I’ve been a tomboy almost all my life. I vaguely remember big bows, fake heels and flowery dresses, but that stage didn’t last very long. I’m a woman who would define herself as more comfortable with the salty dogs rather than tea-sipping women.

As I’ve gotten older, I’ve realized femininity addresses a much broader spectrum than those two extremes. You can enjoy hunting and still like make-up. You can be tough and still need a shoulder to cry on. You can be a woman and still stand on your own. You don’t have to sacrifice being a woman in order to be somebody worth respecting.

To some, it is ridiculous to point out such a concept. Of course all those things can encompass being a woman. However, needing each other, learning it’s okay to need one-on-one time with a girlfriend, can still blow our minds. If you’re anything like me, you try to hide the fact that coffee with a girlfriend is feeding your soul almost more than alone time in the woods ever could.

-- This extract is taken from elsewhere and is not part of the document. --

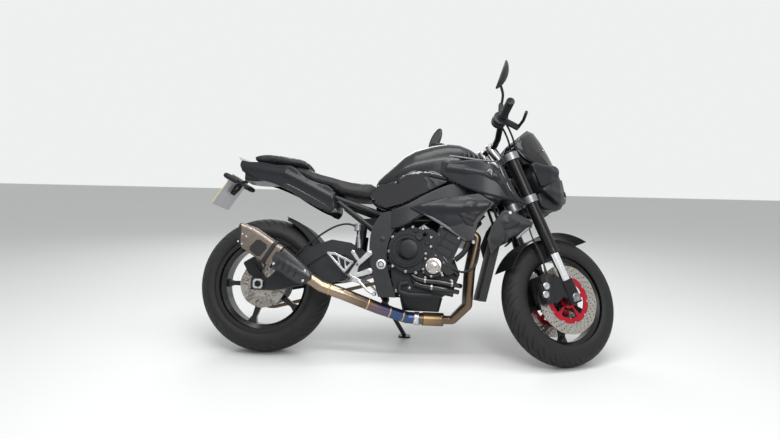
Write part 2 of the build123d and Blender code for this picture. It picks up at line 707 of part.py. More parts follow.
with BuildPart() as rear_caliper:
    with BuildSketch(side(REAR_DISC_OUT - 26)):
        with Locations((-52, 404)):
            RectangleRounded(64, 72, 10, rotation=32)
    extrude(amount=52)
    with BuildSketch(side(REAR_DISC_OUT + 20)):
        with Locations((0, rear_r)):
            Circle(26)
        with Locations((-48, 396)):
            Circle(20)
        make_hull()
    extrude(amount=ARM_RIGHT - ARM_THICK - GAP - REAR_DISC_OUT - 20)
    shaft(0, rear_r, REAR_AXLE / 2 + GAP, ARM_RIGHT, 0, Mode.SUBTRACT)
    slot_half = DISC_THICK / 2 + RUNNING
    shaft(0, rear_r, REAR_DISC / 2 + RUNNING, REAR_DISC_OUT + slot_half, slot_half - REAR_DISC_OUT, Mode.SUBTRACT)
    add(swingarm.part, mode=Mode.SUBTRACT)
keep(rear_caliper, "rear_caliper")

# Footrests and pedals on the pivot plates
with BuildPart() as footrests:
    plate([(514, 486), (530, 478), (474, 424), (530, 408), (526, 392), (448, 356), (334, 446), (330, 468), (440, 424)],
          PLATE_OUT, 12)
    round_bar([(452, -PLATE_OUT - 6, 372), (448, -PLATE_OUT - 90, 372)], 12, 1)
    mirror(about=Plane.XZ)
keep(footrests, "footrests")

# Fork: outer tubes, sliders and cast feet on the axle
with BuildPart() as fork_legs:
    for hand in (-1, 1):
        with BuildSketch(fork(TUBE_BOTTOM, hand * leg_out)) as outer:
            Circle(OUTER_TUBE / 2)
        extrude(outer.sketch, amount=TUBE_TOP - TUBE_BOTTOM)
        with BuildSketch(fork(20, hand * leg_out)) as slider:
            Circle(SLIDER / 2)
        extrude(slider.sketch, amount=TUBE_BOTTOM - 20)
        with BuildSketch(fork(-26, hand * leg_out)) as foot:
            RectangleRounded(62, 42, 14)
        extrude(foot.sketch, amount=112)
    shaft(front_axle.X, front_axle.Z, FRONT_AXLE / 2, leg_out, leg_out)
    shaft(front_axle.X, front_axle.Z, FRONT_AXLE_BORE / 2, leg_out + 30, leg_out + 30, Mode.SUBTRACT)
keep(fork_legs, "fork_legs", True)

with BuildPart() as fork_clamps:
    for up in (LOWER_CLAMP, UPPER_CLAMP):
        with BuildSketch(fork(up)) as clamp:
            for hand in (-1, 1):
                with Locations((0, hand * leg_out)):
                    Circle(OUTER_TUBE / 2 + CLAMP_WALL)
            Rectangle(CLAMP_DEEP, FORK_TRACK)
            with Locations((-FORK_OFFSET, 0)):
                Circle(HEAD_TUBE / 2)
        extrude(clamp.sketch, amount=CLAMP_THICK)
    add(fork_legs.part, mode=Mode.SUBTRACT)
keep(fork_clamps, "fork_clamps", True)

caliper_at = front_axle + Vector(-128, 0, 30)
with BuildPart() as front_calipers:
    with BuildSketch(side(FRONT_DISC_OUT - 36)):
        with Locations((caliper_at.X, caliper_at.Z)):
            RectangleRounded(70, 130, 16, rotation=CASTER - 11)
    extrude(amount=84)
    with BuildSketch(side(FRONT_DISC_OUT - DISC_THICK / 2 - RUNNING)):
        with Locations((front_axle.X, front_axle.Z)):
            Circle(FRONT_DISC / 2 + RUNNING)
    extrude(amount=DISC_THICK + 2 * RUNNING, mode=Mode.SUBTRACT)
    with BuildSketch(side(leg_out - 12)):
        with BuildLine():
            Polyline((1300, 400), (1345, 372), (1372, 330), (1372, 290), (1345, 300), (1300, 262), (1290, 330),
                     close=True)
        make_face()
    extrude(amount=22)
    mirror(about=Plane.XZ)
    add(fork_legs.part, mode=Mode.SUBTRACT)
keep(front_calipers, "front_calipers", True)

with BuildPart() as front_mudguard:
    guard = front_r + 12
    with BuildSketch(side(-leg_out + OUTER_TUBE / 2 + GAP)):
        with BuildLine():
            outer = CenterArc((front_axle.X, front_axle.Z), guard + PANEL, 66, 92)
            inner = CenterArc((front_axle.X, front_axle.Z), guard, 66, 92)
            Line(outer @ 0, inner @ 0)
            Line(outer @ 1, inner @ 1)
        make_face()
    extrude(amount=2 * leg_out - OUTER_TUBE - 2 * GAP)
keep(front_mudguard, "front_mudguard", True)

with BuildPart() as headlight_cowl:
    loft_boxes((
        (1208, 0, 236, 880, 950, 12), (1290, 0, 240, 790, 972, 14), (1370, 0, 200, 752, 946, 14),
        (1424, 0, 130, 760, 868, 12),
    ))
    with BuildSketch(side(-104)):
        with BuildLine():
            Polyline((1172, 1066), (1230, 1120), (1372, 948), (1340, 938), (1250, 1010), close=True)
        make_face()
    extrude(amount=208)
    for up in (LOWER_CLAMP, UPPER_CLAMP):
        with BuildSketch(fork(up, forward=CLAMP_DEEP / 2 + GAP)) as stay:
            with Locations((45, 0)):
                Rectangle(90, 60)
        extrude(stay.sketch, amount=CLAMP_THICK)
    add(fork_legs.part, mode=Mode.SUBTRACT)
keep(headlight_cowl, "headlight_cowl", True)

with BuildPart() as headlamps:
    for hand in (-1, 1):
        with BuildSketch(across(1404)) as lens:
            with Locations((hand * 46, 808)):
                Circle(LAMP / 2)
        extrude(lens.sketch, amount=26)
    add(headlight_cowl.part, mode=Mode.SUBTRACT)
keep(headlamps, "headlamps", True)

with BuildPart() as instrument:
    with BuildSketch(Plane(origin=(1204, 0, 1030), x_dir=(0, 1, 0), z_dir=(-0.7, 0, 0.7))):
        RectangleRounded(168, 86, 12)
    extrude(amount=28)
    with BuildSketch(Plane(origin=(1215, 0, 1000), x_dir=(0, 1, 0), z_dir=(0, 0, -1))) as stalk:
        Rectangle(60, 40)
    extrude(stalk.sketch, amount=70)
    add(headlight_cowl.part, mode=Mode.SUBTRACT)
keep(instrument, "instrument", True)

# Handlebar and what it carries
bar_path = [(932, -BAR_HALF, 1048), (972, -265, 1042), (1030, -130, 1014), (1048, -70, 1008)]
riser_top = Vector(1048, 0, 1008)
with BuildPart() as handlebar:
    mirrored = [(x, -y, z) for x, y, z in reversed(bar_path)]
    round_bar(bar_path + mirrored, BAR / 2, 30)
    for hand in (-1, 1):
        riser_foot = fork(UPPER_CLAMP + CLAMP_THICK + GAP, hand * 38, -18).origin
        with BuildSketch(Plane(origin=riser_foot, x_dir=ahead, z_dir=rise)) as riser:
            RectangleRounded(42, 26, 8)
        with BuildSketch(Plane(origin=riser_top + Vector(0, hand * 38, 8), x_dir=ahead, z_dir=rise)) as cap:
            RectangleRounded(38, 26, 8)
        loft([riser.sketch, cap.sketch])
keep(handlebar, "handlebar", True)

grip_end = Vector(*bar_path[0])
grip_line = (Vector(*bar_path[1]) - grip_end).normalized()
with BuildPart() as grips:
    round_bar([grip_end, grip_end + grip_line * GRIP_LONG], GRIP / 2, 1)
    mirror(about=Plane.XZ)
    add(handlebar.part, mode=Mode.SUBTRACT)
keep(grips, "grips", True)

perch = grip_end + grip_line * (GRIP_LONG + 24)
mirror_root = perch + Vector(0, 0, 48)
with BuildPart() as hand_controls:
    round_bar([perch - grip_line * 22, perch + grip_line * 22], 24, 1)
    round_bar([perch, perch + Vector(86, 6, -22)], 14, 1)
    round_bar([perch + Vector(86, 6, -22), perch + Vector(72, -60, -20), grip_end + Vector(86, 16, -26)], 7, 30)
    round_bar([perch, mirror_root], 8, 1)
    mirror(about=Plane.XZ)
    add(handlebar.part, mode=Mode.SUBTRACT)
keep(hand_controls, "hand_controls", True)

mirror_foot = mirror_root + Vector(0, 0, GAP)
with BuildPart() as mirrors:
    round_bar([mirror_foot, mirror_foot + Vector(0, 0, 14), mirror_foot + Vector(-6, -30, 50), mirror_foot + Vector(-20, -72, 104)], 6, 20)
    with BuildSketch(Plane(origin=mirror_foot + Vector(-12, -92, 128), x_dir=(0, -0.3, 0.95), z_dir=(-1, 0, 0.2))):
        Ellipse(84, 42)
    extrude(amount=24, taper=12)
    mirror(about=Plane.XZ)
keep(mirrors, "mirrors", True)

with BuildPart() as brake_hoses:
    top = fork(LOWER_CLAMP - GAP, -52, -14).origin
    round_bar([tuple(top), tuple(fork(330, -78, -52).origin), tuple(fork(200, -92, -64).origin),
               (caliper_at.X + 6, -96, caliper_at.Z + 66)], 3.5, 40)
    mirror(about=Plane.XZ)
    add(front_calipers.part, mode=Mode.SUBTRACT)
keep(brake_hoses, "brake_hoses", True)


# Side stand, drawn to the ground under the parked machine
with BuildPart() as side_stand:
    round_bar([stand_pivot, foot_point + ground_up * 10], STAND_LEG / 2, 1)
    with BuildSketch(Plane(origin=foot_point, x_dir=(1, 0, 0), z_dir=ground_up)):
        RectangleRounded(62, 44, 14)
    extrude(amount=8)
    with BuildSketch(Plane(origin=stand_pivot, z_dir=stand_axis)):
        Circle(17)
    extrude(amount=STAND_LEG / 2, both=True)
keep(side_stand, "side_stand")

os.makedirs("parts", exist_ok=True)
placed = [(piece.moved(parked * lock if turns else parked), piece.label) for piece, turns in pieces]
boxes = [piece.bounding_box() for piece, _ in placed]
middle_x = (min(box.min.X for box in boxes) + max(box.max.X for box in boxes)) / 2
middle_y = (min(box.min.Y for box in boxes) + max(box.max.Y for box in boxes)) / 2
middle = Location((-middle_x, -middle_y, 0))
for piece, name in placed:
    piece = piece.moved(middle)
    piece.label = name
    export_step(piece, f"parts/{name}.step")

steering_frame = middle * parked
wheel_frame = middle * parked * lock
points = {
    "rear_axle": carried(steering_frame, rear_axle), "front_axle": carried(wheel_frame, front_axle),
    "steering": carried(steering_frame, steering_foot), "stand": carried(steering_frame, stand_pivot),
    "cap hinge": carried(steering_frame, (cap_x + 44, 0, cap_z)),
    "pivot bore": carried(steering_frame, (PIVOT_X, 0, PIVOT_Z)),
}
for name, point in points.items():
    print(name, point)
print("stand axis", carried(steering_frame, stand_pivot + stand_axis) - points["stand"])
print("steering axis", carried(steering_frame, steering_foot + rise) - points["steering"])
print("rear spin", carried(steering_frame, rear_axle + Vector(0, 1, 0)) - points["rear_axle"])
print("front spin", carried(wheel_frame, front_axle + Vector(0, 1, 0)) - points["front_axle"])
print("cap axis", carried(steering_frame, (cap_x, 1, cap_z)) - carried(steering_frame, (cap_x, 0, cap_z)))
print("nose down", nose_down, "foot", foot_point, "lowest", min(box.min.Z for box in boxes))
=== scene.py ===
import json
import math

import bmesh
import bpy
from mathutils import Matrix, Vector, geometry


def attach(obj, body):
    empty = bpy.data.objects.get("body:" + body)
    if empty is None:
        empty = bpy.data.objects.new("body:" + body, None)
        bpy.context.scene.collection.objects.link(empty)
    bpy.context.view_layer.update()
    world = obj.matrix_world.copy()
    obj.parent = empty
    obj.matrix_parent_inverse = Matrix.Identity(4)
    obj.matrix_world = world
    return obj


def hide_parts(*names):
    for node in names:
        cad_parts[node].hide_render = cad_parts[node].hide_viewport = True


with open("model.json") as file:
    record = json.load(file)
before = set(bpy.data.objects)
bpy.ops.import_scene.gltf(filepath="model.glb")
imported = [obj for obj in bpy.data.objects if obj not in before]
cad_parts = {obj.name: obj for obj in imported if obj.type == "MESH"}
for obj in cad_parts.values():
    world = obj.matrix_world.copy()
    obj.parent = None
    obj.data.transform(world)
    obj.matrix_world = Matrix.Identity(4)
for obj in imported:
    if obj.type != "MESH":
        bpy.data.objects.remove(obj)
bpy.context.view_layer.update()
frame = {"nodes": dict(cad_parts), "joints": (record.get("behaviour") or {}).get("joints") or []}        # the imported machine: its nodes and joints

nodes = frame["nodes"]

# The machine's own frames: the chassis leans on its stand and the fork rests on its left lock.
# Both are read from the joints, and every piece below is drawn in them in millimetres, upright
# and straight ahead: x forward from the rear axle, y to the left, z up from the tyres' ground line.
joints = {joint["name"]: joint for joint in frame["joints"]}
caster = math.radians(24)
wheelbase = 1400
front_radius = 299.9
rear_radius = 320.4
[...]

If that’s you, I have a challenge for you. Accept that “girl time” as a gift from your loving Father who knows your soul’s needs more than you do. Be okay with needing a knowing glance when you admit to a struggle with your spouse or your self-worth. Don’t deny God the privilege of answering your heart’s needs through another woman.

Sometimes, it’s the otherwise unnecessary gifts like time with a girlfriend that remind us God sees our smallest needs. If He can answer the small things our hearts desire, we have proof that He can answer the big desires as well.